Ms Goslin admitted two days had been lost in the search but added that for some of that time the weather had been atrocious.

Meanwhile, yachtsman James Male’s father Graham Male said: “We don’t know actually what we’re being offered yet.

“We’ve got a collection of ideas of what we’re going to say, we’re going to see what they [at the US embassy] come up with.”

Relatives of the four men – captain Andrew Bridge, 22 and James Male, 23; Steve Warren, 52 and Paul Goslin, 56 – have been pleading with the US Coast Guard (USCG) to resume the search.

The crew of the 40ft Cheeki Rafiki ran into difficulties about 620 miles east of Cape Cod in Massachusetts last Thursday while returning to the UK from Antigua. Contact with the yacht was lost in the early hours of Friday when it diverted to the Azores.
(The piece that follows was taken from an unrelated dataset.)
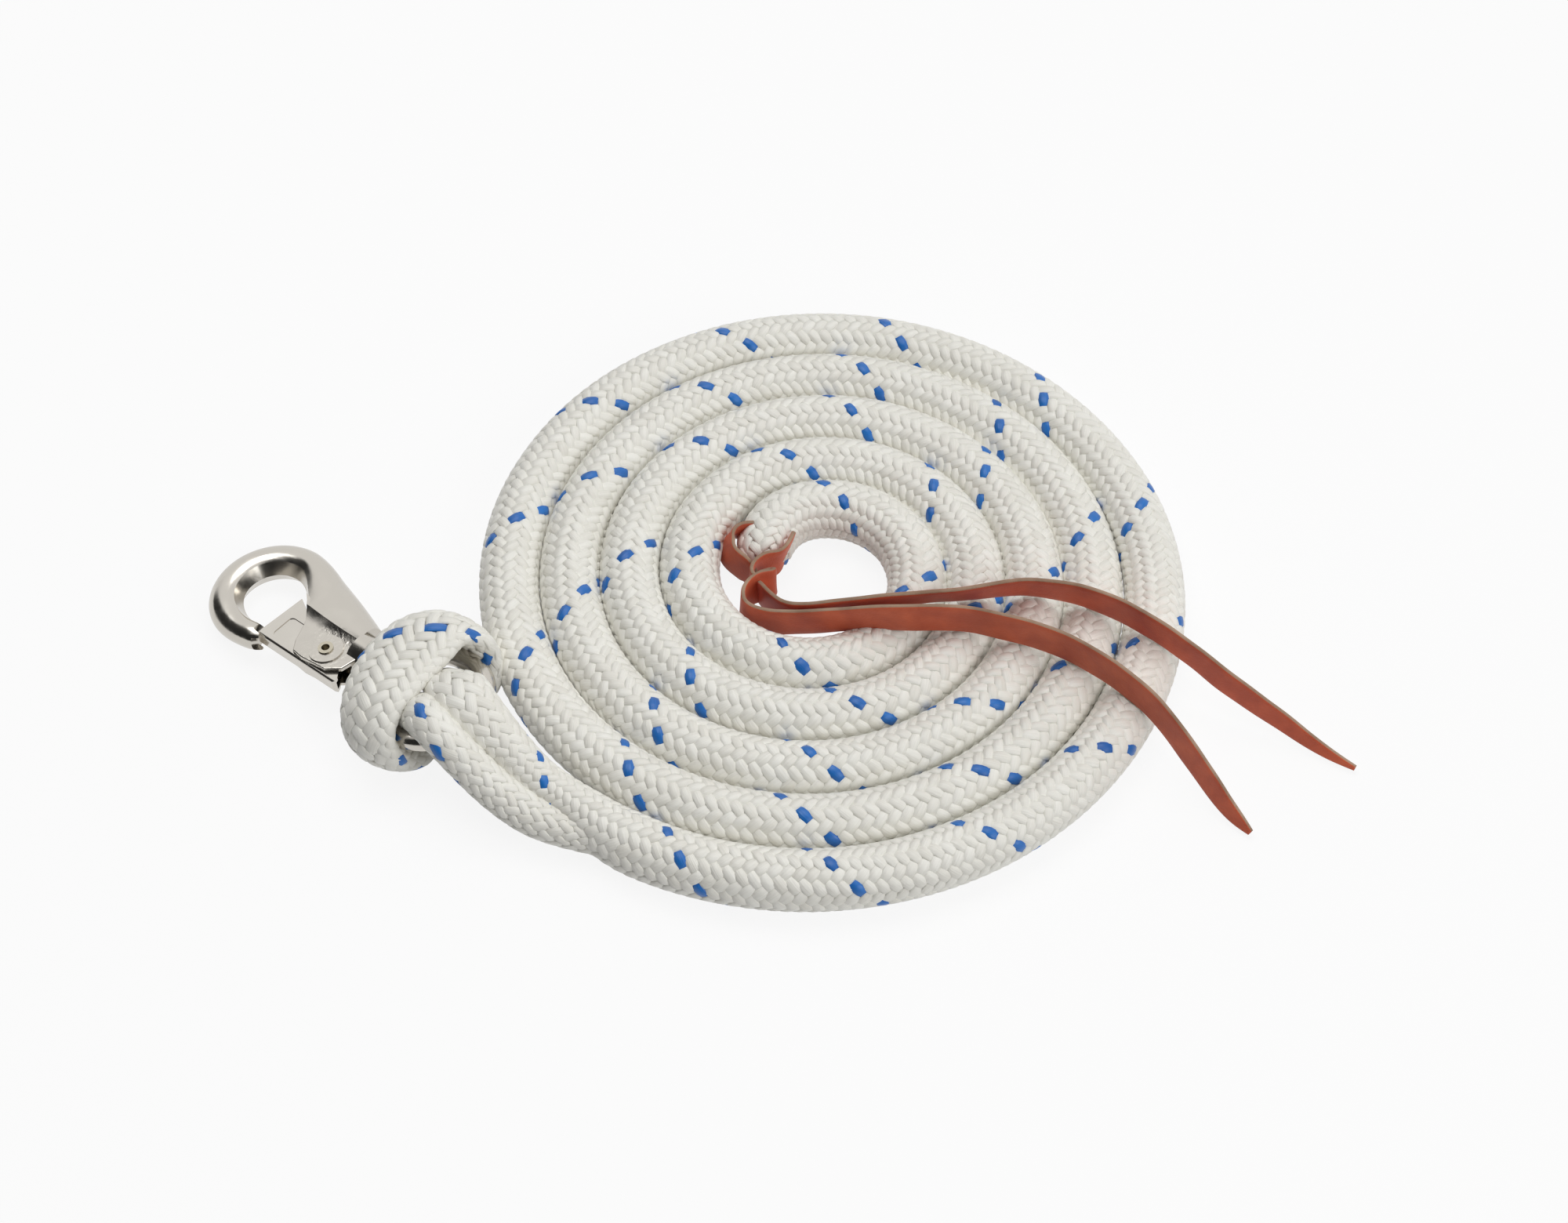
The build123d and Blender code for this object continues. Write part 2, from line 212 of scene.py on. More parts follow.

The USCG, Canadian aircraft and three merchant vessels searched for them throughout Friday and Saturday but called off efforts on Sunday at 5am local time amid poor weather conditions.

Prime Minister David Cameron said: “My thanks to the USCG, which has resumed its search.”

By last night almost 200,000 people had signed an online petition supporting the campaign to resume the search. Nicola Evans, Mr Bridge’s friend who started the petition, said the missing men have now been given a “fighting chance”.

Health Secretary Jeremy Hunt, the local MP for one of the missing men, had appealed to the USCG not to give up and entrepreneur and adventurer Sir Richard Branson called on vessels near the area to keep a lookout.

Some 4,000 square miles (10,360 sq km) were scanned for the vessel’s two GPS beacons until no more transmissions were received from the devices, which have a short battery life.

On Saturday, a cargo vessel which was helping with the search spotted and photographed an overturned hull which matched the description of the Cheeki Rafiki.

Yachtswoman Dame Ellen MacArthur, who twice broke the world record for fastest solo 
circumnavigation of the globe, said there was “every chance” that the sailors were still alive either inside the hull or in the life raft.